On this latter issue, the report finds that “fewer than half the projects reviewed included evidence of poverty and distributional aspects in project objectives, targeting of interventions, characteristics of intended beneficiaries, or tracking of impacts.” More shockingly, only “13 per cent of projects had objectives with an explicit focus on poor people”, while just “6 per cent of projects explicitly identified gender issues in project design and only 3 per cent analysed a project’s potential effects on women’s assets, capacities, and decision making.” This echoes previous critiques of the IFC’s poverty focus made by civil society groups (see Update 73, 70). This is despite the fact that “projects that paid attention to distribution issues performed as well, if not better than, other projects on development and investment outcomes; this suggests that poverty focus need not come at the expense of financial success.”

The fact that “of 211 nonfinancial sector projects, 86 per cent reported [economic rates of return] of more than 15 per cent” will bolster critics who claim that the IFC prioritises financial returns over development impact (see Update 70, 62).

However, overall, the IEG buys into the IFC’s assumption that “achieving satisfactory economic returns suggests that [projects] make a positive contribution to growth and therefore, most likely, to poverty reduction.”

This despite recommending that the IFC “needs to move beyond a company-by-company orientation toward a focus on achieving broader development impact.”  There is no reflection on how the positive or negative contribution to growth made by a company’s financial success will depend on factors such as social and environmental impacts, contribution or otherwise to national strategies, impacts on governance, tax evasion or a wide range of other issues highlighted in previous critiques of the IFC’s approach to the private sector (see Update 73 70).

The report praises the fact that the “IFC is also targeting sectors with the potential for widespread engagement of the poor”.  On the controversial impacts of the IFC’s investment through financial intermediaries (see page 2), the IEG notes that “investments are highly concentrated in the [Global Trade Finance Program]” (see page 5) where “the development and poverty impacts of these interventions have not [yet] been assessed at the project level.”

Bad advice?

The findings on the IFC’s provision of advice and technical assistance through its advisory services (see Update 71, 62) are similarly disappointing.
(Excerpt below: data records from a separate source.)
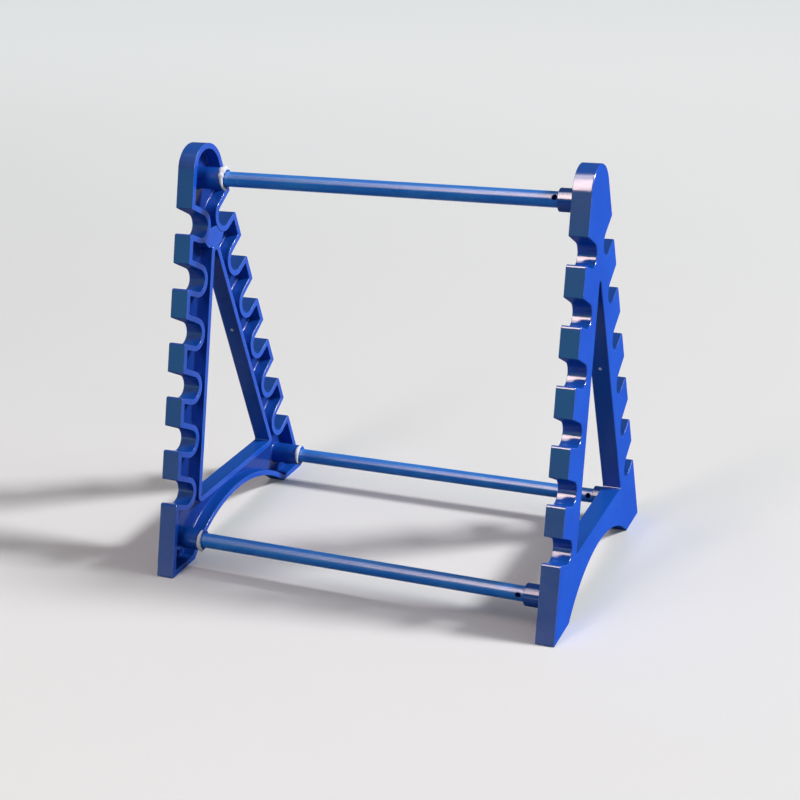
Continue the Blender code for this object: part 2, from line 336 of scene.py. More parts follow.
    def coat(self, sockets: dict[int | str, Any], dull_level: float, ior: float,
             gloss: Value) -> bpy.types.Material:
        """Lay a dull and a polished shader on the surface.

        Args:
            sockets: The values or links that both have.
            dull_level: How much the dull one reflects, against 1 for the polished one.
            ior: The polished one's index of refraction.
            gloss: 0 gives the dull one and 1 the polished one.

        Returns:
            The material.
        """
        dull = self.shader({**sockets, "Specular IOR Level": dull_level})
        polished = self.shader({**sockets, "Specular IOR Level": 1.0, "IOR": ior})
        mixed = self.node("ShaderNodeMixShader", {}, {0: gloss, 1: dull, 2: polished})
        return self.finish(mixed.outputs[0])

    def finish(self, shader: bpy.types.NodeSocket) -> bpy.types.Material:
        """Put a shader on the surface and return the material."""
        self.node("ShaderNodeOutputMaterial", {}, {"Surface": shader})
        return self.material


@dataclass(frozen=True)
class MouldedPlastic:
    """Royal blue moulded plastic, satin where it is flat and polished on walls that face up.

    Its edges are paler, which is a painted highlight, and its walls and its pockets' floors
    darker, which is painted shade. A share says how much of a colour is laid on. A fade holds
    the values that give 0 and 1, those of depth in metres behind the outer face and that of
    the gate in metres from its middle.
    """

    body: Colour = (0.007, 0.086, 0.620)
    flow: Colour = (0.009, 0.101, 0.680)
    # Painted highlight: the paler blue laid along the edges.
    edge: Colour = (0.085, 0.290, 0.780)
    # Painted shade: the darker blue laid on walls that face sideways.
    wall: Colour = (0.008, 0.084, 0.400)
    # Painted shade: the darker blue laid on the pockets' deep floors.
    painted_pocket_shade: Colour = (0.012, 0.040, 0.240)
    stress: Colour = (0.620, 0.680, 0.900)
    painted_wall_shade_share: float = 0.65
    painted_pocket_shade_share: float = 0.8
    painted_highlight_share: float = 0.85
    flow_size: float = 34 * MM
    wave_size: float = 11 * MM
    scuff_size: float = 1.6 * MM
    grain_size: float = 0.55 * MM
    painted_highlight_reach: float = 0.9 * MM
    wave_strength: float = 0.25
    wave_height: float = 0.30 * MM
    grain_strength: float = 0.20
    grain_height: float = 0.012 * MM
    roughness: float = 0.15
    grain_roughness: float = 0.06
    scuff_roughness: float = 0.05
    ior: float = 2.00
    dull_level: float = 0.0
    face_gloss: float = 0.08
    rim_gloss: float = 0.22
    foot_gloss: float = 0.4
    corner_dulling: float = 0.9
    flow_fade: Fade = (0.35, 0.70)
    scuff_fade: Fade = (0.58, 0.72)
    painted_highlight_fade: Fade = (0.02, 0.30)
    side_fade: Fade = (0.95, 0.55)
    upward_fade: Fade = (0.16, 0.27)
    height_fade: Fade = (5 * MM, 65 * MM)
    floor_fade: Fade = (0.5, 0.9)
    corner_fade: Fade = (0.03, 0.12)
    gate_fade: Fade = (1.125 * MM, 0.675 * MM)
    pocket_depth_fade: Fade = (4.5 * MM, 3.5 * MM)
    web_depth_fade: Fade = (1.5 * MM, 1.8 * MM)
    rim_depth_fade: Fade = (0.1 * MM, 0.3 * MM)

    def material(self, gate: Vector, face: float) -> bpy.types.Material:
        """Make the material.

        Args:
            gate: Where the gate was broken off, which leaves a pale mark.
            face: How far the outer face lies from the rack's middle.

        Returns:
            The material.
        """
        paint = Paint("moulded_blue_plastic")
        across = paint.along("X")
        sideways = paint.facing(SIDEWAYS)
        depth = face - abs(across)
        inwards = across * sideways * (-1.0 / face)
        sides = abs(sideways).step(*self.side_fade)
        deep = depth.step(*self.pocket_depth_fade)
        floors = inwards.step(*self.floor_fade)

        drift = paint.noise(self.flow_size, detail=3.0).step(*self.flow_fade)
        colour = paint.mix(drift, self.body, self.flow)
        # Painted shade: walls that face sideways are darkened.
        colour = paint.mix(sides * self.painted_wall_shade_share, colour, self.wall)
        # Painted shade: the pockets' deep floors are darkened.
        colour = paint.mix(floors * deep * self.painted_pocket_shade_share, colour, self.painted_pocket_shade)
        # Painted highlight: edges are paled, but not deep in the pockets.
        edges = paint.edges(self.painted_highlight_reach).step(*self.painted_highlight_fade)
        edges = edges * (1.0 - deep * depth.step(*self.web_depth_fade))
        colour = paint.mix(edges * self.painted_highlight_share, colour, self.edge)
        mark = paint.distance_to(gate).step(*self.gate_fade)
        colour = paint.mix(mark, colour, self.stress)

        grain = paint.noise(self.grain_size, detail=3.0, roughness=0.6)
        wave = paint.noise(self.wave_size, detail=1.0)
        scuffs = paint.noise(self.scuff_size, detail=4.0, roughness=0.7).step(*self.scuff_fade)
        waves = paint.bump(wave, self.wave_strength, self.wave_height)
        shared = {
            "Base Color": colour,
            "Roughness": self.roughness + grain * self.grain_roughness
            + scuffs * self.scuff_roughness,
            "Normal": paint.bump(grain, self.grain_strength, self.grain_height, under=waves),
        }

        upward = sides * paint.facing(UPWARDS).step(*self.upward_fade)
        raised = paint.along("Z").step(*self.height_fade)
        walls = upward * (raised * (1.0 - self.foot_gloss) + self.foot_gloss)
        rims = depth.step(*self.rim_depth_fade) * (1.0 - sides)
        least = rims * (self.rim_gloss - self.face_gloss) + self.face_gloss
        corner = inwards.step(*self.corner_fade) * deep * (1.0 - floors)
        gloss = (least + walls * (1.0 - least)) * (1.0 - corner * self.corner_dulling)
        return paint.coat(shared, self.dull_level, self.ior, gloss)


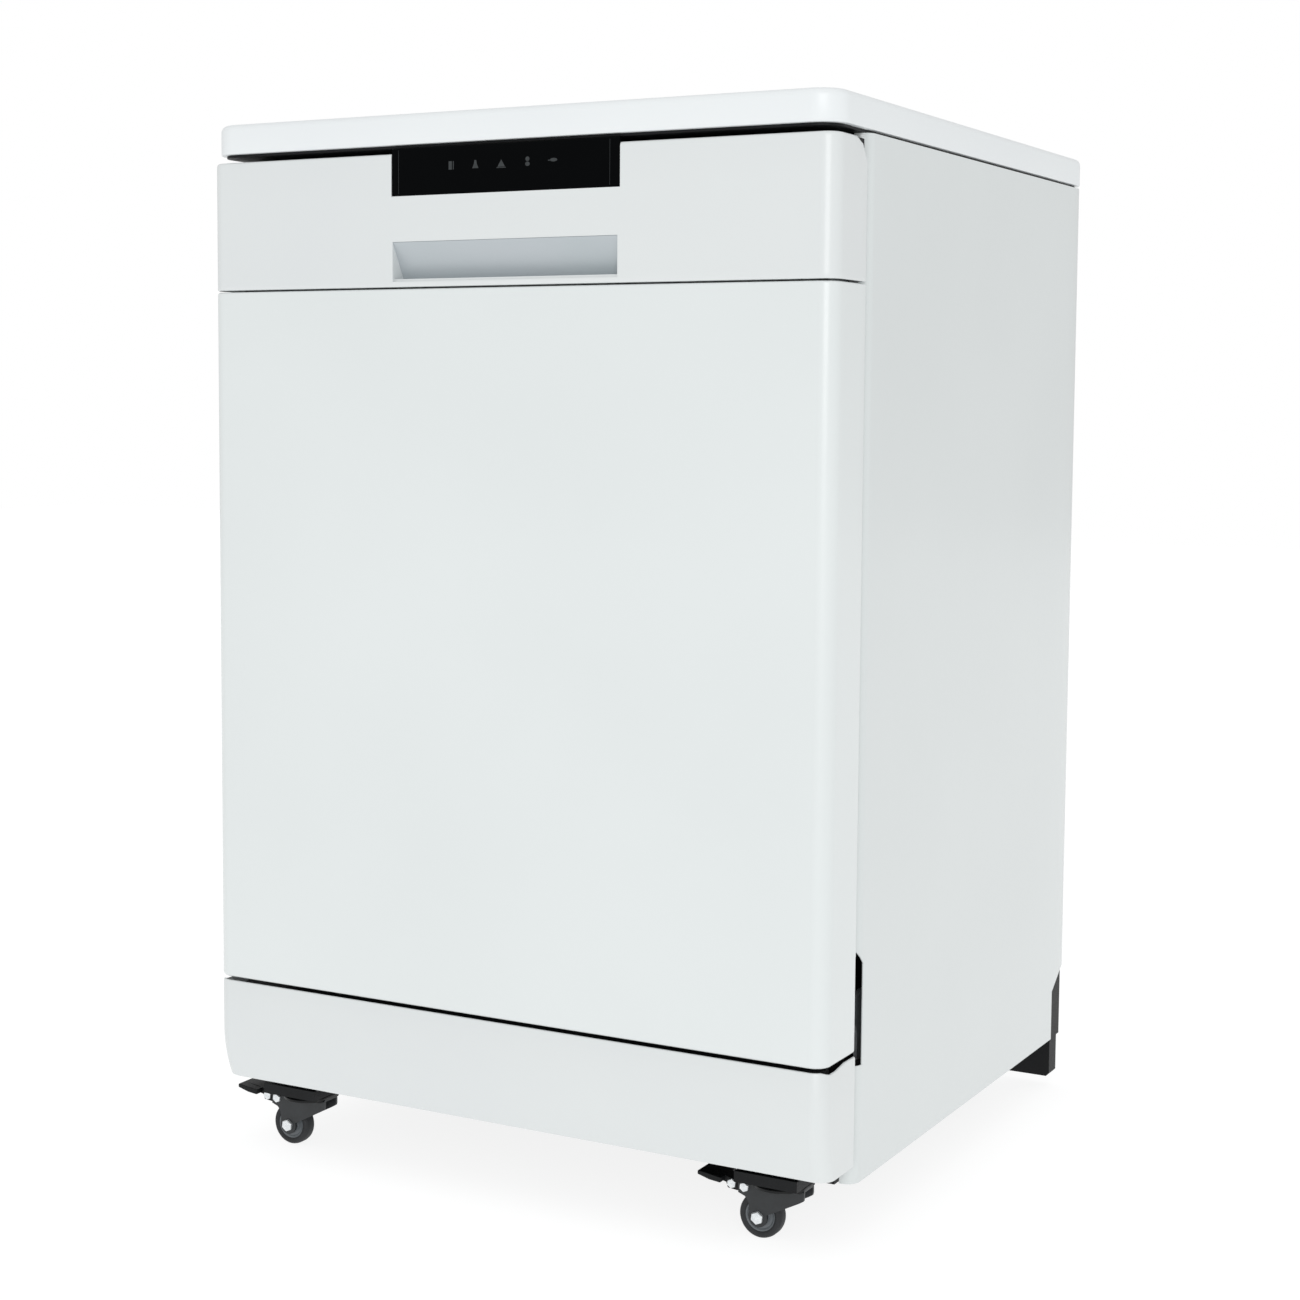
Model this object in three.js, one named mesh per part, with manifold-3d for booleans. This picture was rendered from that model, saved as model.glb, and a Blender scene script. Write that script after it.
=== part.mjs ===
// Portable dishwasher on wheels: a 24-inch front-loading dishwasher in a white steel cabinet, with its own
// worktop, a drop-down door, two wire racks, two spray arms and four swivel casters, the front two with brakes.
//
// Millimetres. +Z is up, the floor is Z = 0, the door faces -Y, and X = 0 is the middle of the width.
// Depths are counted from the face of the door: fromFront(0) is the door's outer face.

import * as THREE from 'three';
import { mergeVertices } from 'three/addons/utils/BufferGeometryUtils.js';
import Module from 'manifold-3d';

const wasm = await Module();
wasm.setup();

// ---------------------------------------------------------------- driving dimensions

const gap = 0.3; // between pieces that rest on or touch each other

// cabinet
const cabinetWidth = 598;
const cabinetDepth = 600; // door face to the worktop's rear edge
const casterHeight = 52; // floor to the underside of the base
const sidePanelHeight = 837;
const sheet = 1.2; // side and rear sheet steel
const worktopThickness = 28;
const worktopCorner = 24; // vertical corner radius
const worktopEdge = 6; // radius round the top edge
const rearOverhang = 20; // worktop past the side panels

// door, counted from the door face
const doorDepth = 60;
const doorCorner = 14;
const doorGap = 2; // door to side panel
const doorSkin = 1.5;
const doorTopGap = 5; // below the worktop
const kickRise = 16; // kick plate's foot above the base's underside
const kickHeight = 88.5;
const kickDoorGap = 5.5;
const kickSetback = 11; // how far the kick plate curves back at its foot
const kickStraight = 40;
const kickSkin = 3;
const fasciaHeight = 110.5;
const fasciaGap = 1.5;
const fasciaWall = 3;
const hingeDepth = 20; // pivot behind the door face
const hingeRise = 30; // pivot above the door's lower edge

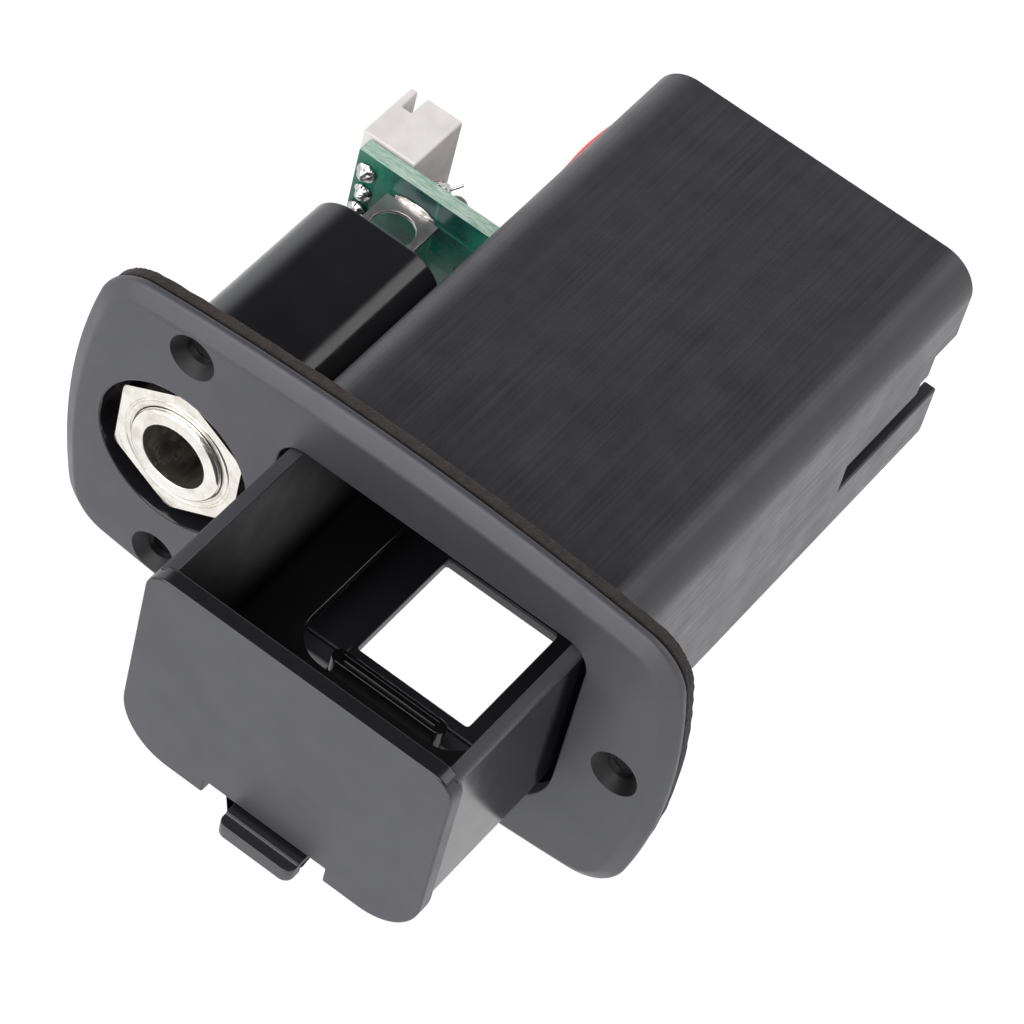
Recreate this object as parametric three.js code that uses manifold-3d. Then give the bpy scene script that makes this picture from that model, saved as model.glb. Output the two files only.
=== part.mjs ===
// Guitar side plate with a 6.35 mm output jack and a pull-out drawer for a 9 V (PP3) battery.
// Millimetres, +Z up. X runs along the plate, the player's side of the plate faces -Y, and
// everything behind the guitar's wall lies towards +Y. The origin is the centre of the plate,
// on the plane where the gasket rests against the wall.

import * as THREE from 'three';
import { mergeVertices } from 'three/addons/utils/BufferGeometryUtils.js';
import Module from 'manifold-3d';

const wasm = await Module();
wasm.setup();

// ---- driving dimensions -------------------------------------------------------------------

const gasketThickness = 1.0;
const plateLength = 62.5;
const plateHeight = 36.2;
const plateFront = -3.0;
const plateRear = -gasketThickness - 0.3;
const bevelDepth = 1.0;
const bevelWidth = 1.5;
const longEdgeRadius = 208;
const endRadius = 55;
const plateCornerRadius = 5.5;

const jackX = -19.5;
const screwRise = 13.3;
const farScrewX = 26.7;
const screwHoleRadius = 1.3;
const screwHeadRadius = 2.3;

const recessRadius = 7.75;
const recessFloor = 0.65;
const cupRadius = 9.3;
const cupRear = 2.3;

const bushingRadius = 4.7;
const bushingBore = 3.25;
const nutAcrossFlats = 12.7;
const nutFront = -2.3;
const nutRear = -0.1;

const bodyWidth = 14.0;
const bodyHeight = 12.6;
const bodyCornerRadius = 4.0;
const bodyFront = 2.45;
const bodyRear = 24.7;
const bodyWall = 1.2;

const boardFront = 29.7;
const boardThickness = 1.6;
const boardLeft = -6.6;
const boardRight = 8.0;
const boardBottom = -7.5;
const boardTop = 7.4;
const terminalEnd = boardFront + boardThickness + 0.5;

const pinPitch = 2.5;
const pinX = -5.4;
const pinMiddleZ = 2.8;
const pinSize = 0.64;
const headerLeft = -7.6;
const headerWidth = 5.75;
const headerLength = 9.8;
const headerDepth = 7.0;
const headerWall = 0.8;

const boxX = 5.9;
const boxWidth = 34.0;
const boxHeight = 25.6;
const boxWall = 1.3;
const boxCornerRadius = 3.8;
const boxRear = 53.2;
const bayWidth = boxWidth - 2 * boxWall;
const bayHeight = boxHeight - 2 * boxWall;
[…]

The IEG notes that “advisory services have been the primary vehicle for IFC’s interventions in the poorest countries and those with more difficult and challenging business environments” and that “access to finance is the largest business line.” However, the IEG reviewed a random sample of 98 closed advisory service projects and found that only “10 per cent delivered benefits to the poor and 40 per cent delivered benefits to society but did not provide evidence of enhanced opportunities to the poor.” Furthermore, “about one-third provided evidence of alleviating market failures or distortions that inhibit participation of poor people in markets and other growth opportunities.” The IEG’s caveat is that this “may reflect difficulties in capturing poverty outcomes from projects where the main deliverable is knowledge, a product that is intangible and very difficult to measure.”

Adding to the IEG’s previous criticisms of the IFC’s monitoring and evaluation (see Update 74, 66, 63) the report found that the “IFC’s evaluation framework does not quantify benefits to poor and vulnerable groups and thus has no specific indicator for measuring a project’s poverty effects.”

Despite noting that the “IFC increased the volume and share of investments to [low-income] IDA countries” and “the share of total commitments in IDA countries rose from 19 to 31 per cent from 2001 to 2010”, the IEG argues that “these investments need to be allocated in more that the few IDA countries where they are currently allocated.”

The IEG recommends that the IFC focus much more explicitly on poverty impacts in its goal setting, monitoring, evaluation and reporting. This includes thinking “carefully about questions such as who the poor are, where they are located, and how they can be reached.” The management response welcomed the report’s recommendations, but argued that existing initiatives, such as the creation of a new department for development impact, mean that the IFC is already tackling the issues raised.